The Prime Minister did speak on Manipur in the Lok Sabha — the demand from the Opposition that has roiled the monsoon session of Parliament that ends on Friday, allowing key laws to be passed with no discussion — but the Opposition benches were empty, with the opposition parties having walked out minutes before, assuming, after around 90 minutes of the speech, that he was unlikely to touch upon the issue. For some time before walking out, they raised a chorus that went “Manipur, Manipur…” even as the Prime Minister was speaking.
But as miscalculations go, this was a minor one compared to what now seems to be a bigger one — the decision to seek a no-confidence motion expressly for the purpose of getting the PM to speak. Over three days, that gave Prime Minister Narendra Modi’s National Democratic Alliance an opportunity to field speakers who attacked the opposition politically — including by pointing out inconsistencies in the INDIA grouping — and tout their government’s achievements. And it also gave Modi an opportunity to attack the Opposition, especially the Congress, which he held responsible for the origin of the strife not just in Manipur but the entire Northeast, and to also make a statement about the outcome of the 2024 elections. He would return for a third term, Modi said, and ensure that India became the third largest economy in the world in that period. He also said India would be a developed country by 2047, its hundredth year of independence, and on the strength of the work of all Indians.

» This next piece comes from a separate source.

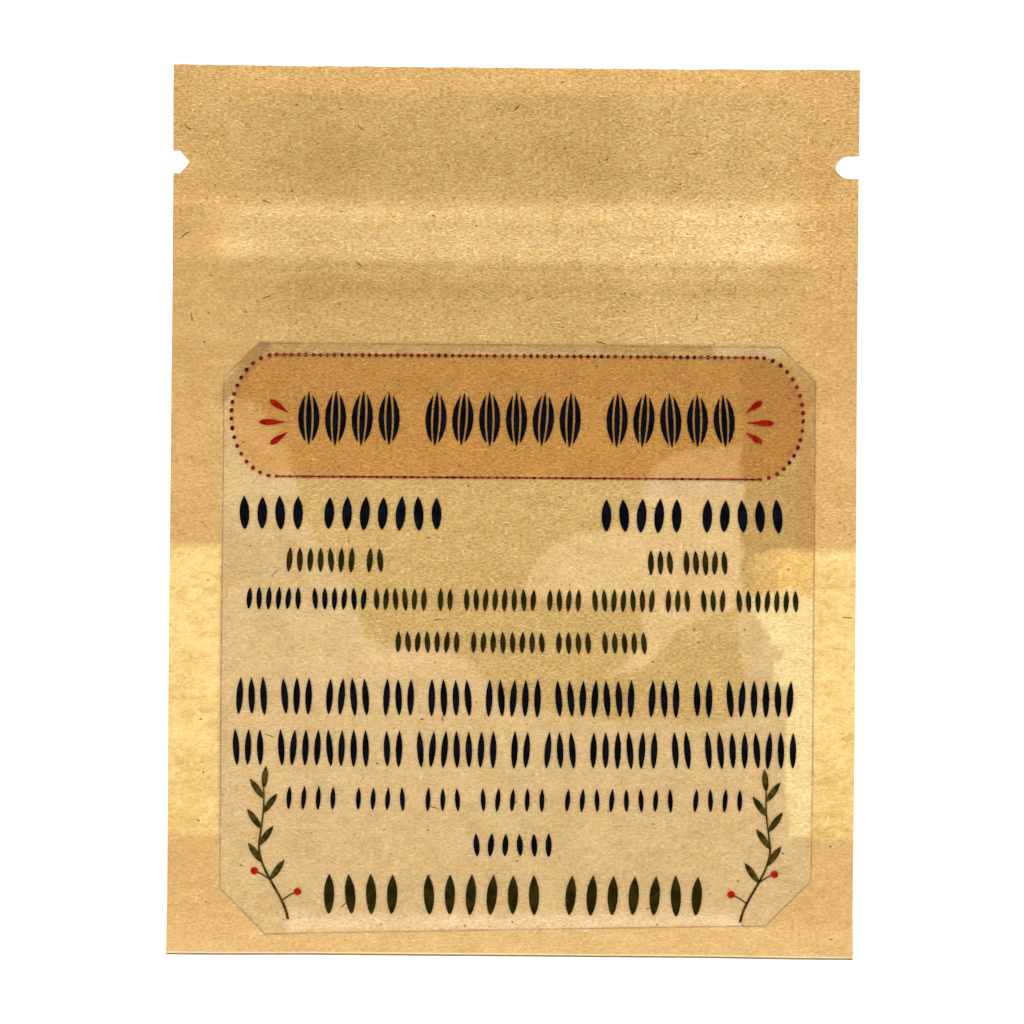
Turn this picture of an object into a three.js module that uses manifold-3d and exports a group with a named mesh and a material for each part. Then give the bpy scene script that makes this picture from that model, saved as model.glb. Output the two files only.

It was home minister Amit Shah who spoke extensively on the situation in Manipur during the debate on the motion — an offer that was made to the opposition parties ahead of the session — which raises the question of what it (the motion) achieved. While it may have achieved the political objective of showcasing Opposition unity, perhaps the country would have been better served if the opposition parties had instead come together to discuss and debate some of the important legislations that were passed by Parliament. This is a session that saw India getting a privacy law. It is a session that saw the contours of environment regulation changing (after almost 40 years). And these were just two among a handful of bills that were passed that will have a far-reaching and long-term impact on the nation and its people.